Başkurt Türkçesinde küçültme adları Türkiye Türkçesinde olduğu gibi sevgi, şefkat, acıma, aşağılama anlamlarında kullanılırlar.
Örnek:
Эй, балаҡайым, миндә уның ҡайғыһы булдымы әллә, оҙон көн ҡунаҡ менән мәшәҡәт сиктем, ни һин өйҙә юҡ, ни Аҙнағол әллә ҡайҙа китеп олаҡты [6: 135].
Ey balaķayım, minde unıñ ķaygıhı buldımı ällä, ǔẕǔn kǚn ķunaķ menän mäşäkät siktem, ni hin ǚyẕä yuķ, ni Aẕnagul ällä ķayẕa kitep ǔlaķtı.
Hey evlatçığım, bende onun kaygısı oldu mu hiç?
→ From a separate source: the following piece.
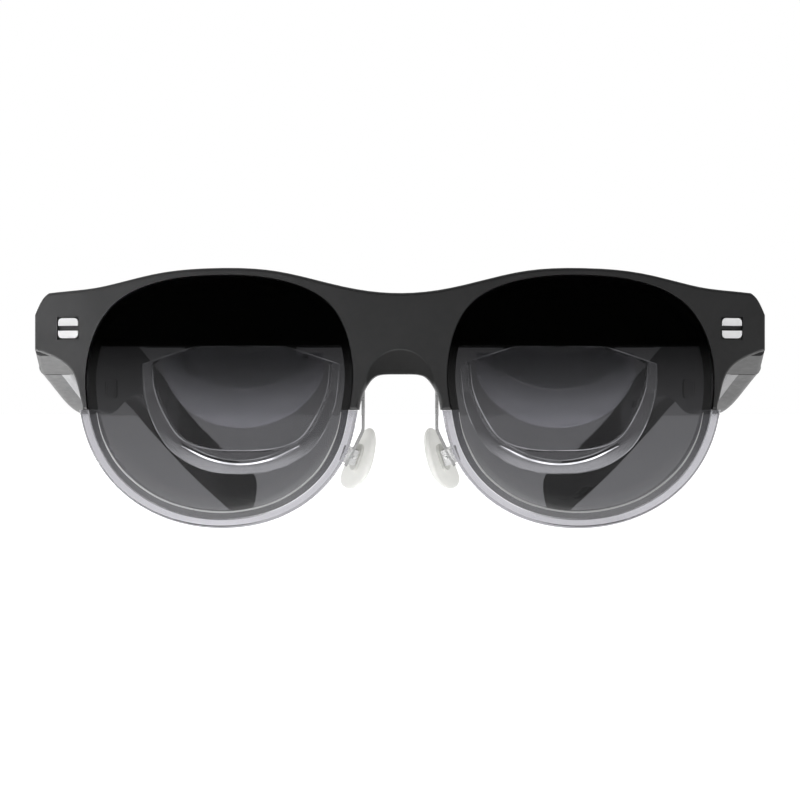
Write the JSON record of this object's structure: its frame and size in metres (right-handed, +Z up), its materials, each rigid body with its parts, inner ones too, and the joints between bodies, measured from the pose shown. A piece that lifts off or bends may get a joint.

Uzun gün misafirin zahmetini çektim, sen de evde yoktun Aznagul da nereyeyse bir yerlere gitmişti.
Был маҡтанырлыҡ сифаттар — уның шул Уралҡайында алған тәрбиәһе. [7: 22].
Bıl maktanırlık sifattar unıñ şul Uralkayında alğan terbiyehi.
Bu övünülecek sıfatlar onun o Uralcık’ında aldığı terbiyesidir.
Ағиҙелкәйҙәрҙең, ай, һауаһы
Йәнгә рәхәт, тәнгә ҙур файҙа [4: 32].
Ата-ҡай, әсә-кәй, бала-ҡай,
Ağizelkeyzerzeñ ay hawahı
Yenge rahat, tenge zur fayza
Agidelcik’in ay havası
Cana rahat, vücuda faydalı
Örnek:
Әминәкәй ҡайтыуға өйҙө йы йыштырып ҡуйһағыҙ ине. [8: 117].
Eminekey kaytıwğa üyźü yıyıştırıp kuyhağıź ine.
Eminecik dönüş için evi toplayıp koysanız.
Eminekey, örneğinden gördüğümüz gibi tekil isimlere eklenen küçültme ekleri Başkurt Türkçesinde bu isimlere küçültme ve şımartma anlamı katarlar.
Sonuç:
Tarihi Kıpçak Türkçesinin devamı niteliğinde olan Başkurt Türkçesinde Eski Türkçenin izleri de görülmektedir. Başkurt Türkçesi gramerinde Oğuz Türkçesinin etkisi de zaman zaman karşımıza çıkmaktadır. Başkurt Türkçesinde “+ķay, +käy, +ķas, +käs” ekleri ve Türkiye Türkçesinde “+cık, +cuk” eklerinin morfolojik işlevlerini edebi örneklerle incelemeye çalıştık. Türk lehçeleri üzerine karşılaştırmalı gramer incelemeleri ortaya çıktıkça lehçelerin tarihi gelişimi daha iyi anlaşılacaktır.